The Indian schools in Canada afford a total annual death rate of 12 ½ per 1,000 for both sexes; but the mortality of girls is nearly double that of boys…

Making allowance for native children dying at home, we shall be within the truth in assuming the mortality of native children at school as double that of English children of the same ages [emphasis added] …

Florence Nightingale, Sanitary Statistics, 1863.

In 1863, Florence Nightingale – best known as the founder of modern nursing – published a statistical report on the health of Indigenous students in day and boarding schools across the British Empire. As these selections from her text suggest, the situation looked bleak.

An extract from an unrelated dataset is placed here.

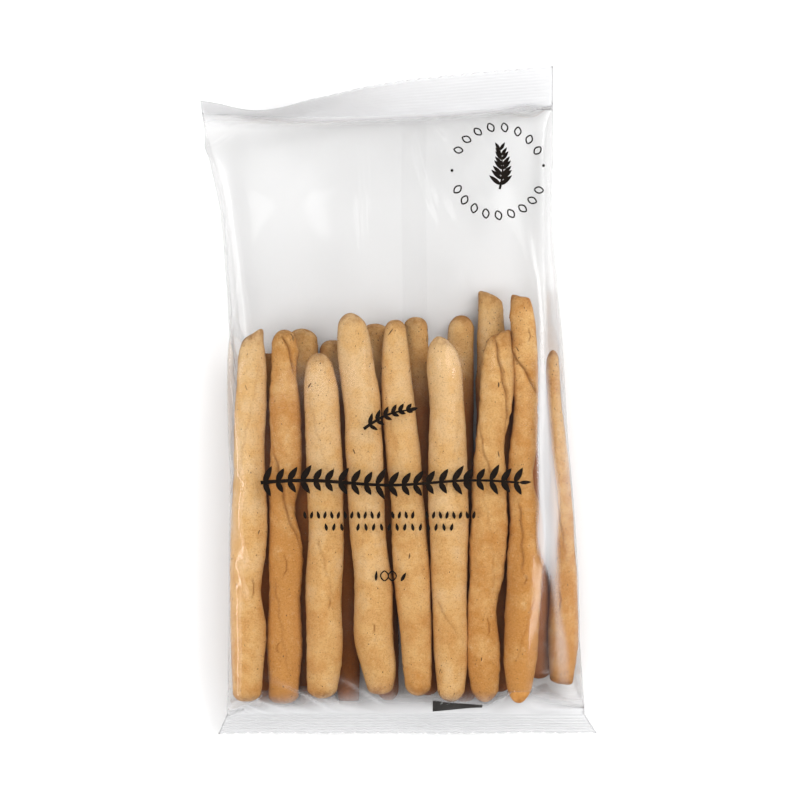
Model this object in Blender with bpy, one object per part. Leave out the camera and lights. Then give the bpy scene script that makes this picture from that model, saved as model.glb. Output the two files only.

I came across Nightingale’s work over the weekend, after listening to Lynn McDonald on CBC’s Fresh Air discuss the famous nurse’s turn to statistics and her concern with the plummeting populations of peoples whose land was increasingly occupied and commodified by Britain, its emigrants, merchants, and industrialists.

Florence Nightingale (middle) in 1886 with her graduating class of nurses from St Thomas’ outside Claydon House, Buckinghamshire (Wikimedia Commons)

What struck me most in this CBC interview was a sense of missed opportunity in the nineteenth century for a change in policy and approach. At its core, Nightingale’s argument in the report is this: colonial statistics are poor – almost useless – but what statistics she could compile suggest real health problems for Indigenous children attending colonial schools. While she does not directly blame settler colonialism for these health issues, her short report called for reform in how these schools were run.

As the TRC’s final report reminds us in vivid detail, in Canada, reform did not come until the late 1960s – over a century later.

What may surprise some readers, though, is that despite its 1863 publication date – indeed, it was penned several years before residential schools became a systematic, government-led form of oppression and re-education – Nightingale was neither the first, nor last, to call attention to the risks colonial schooling posed for Indigenous students.

In 1822, Anglican social reformer, Walter Bromley, blew the whistle on Canada’s first residential school: the New England Company’s academy at Sussex Vale, in New Brunswick.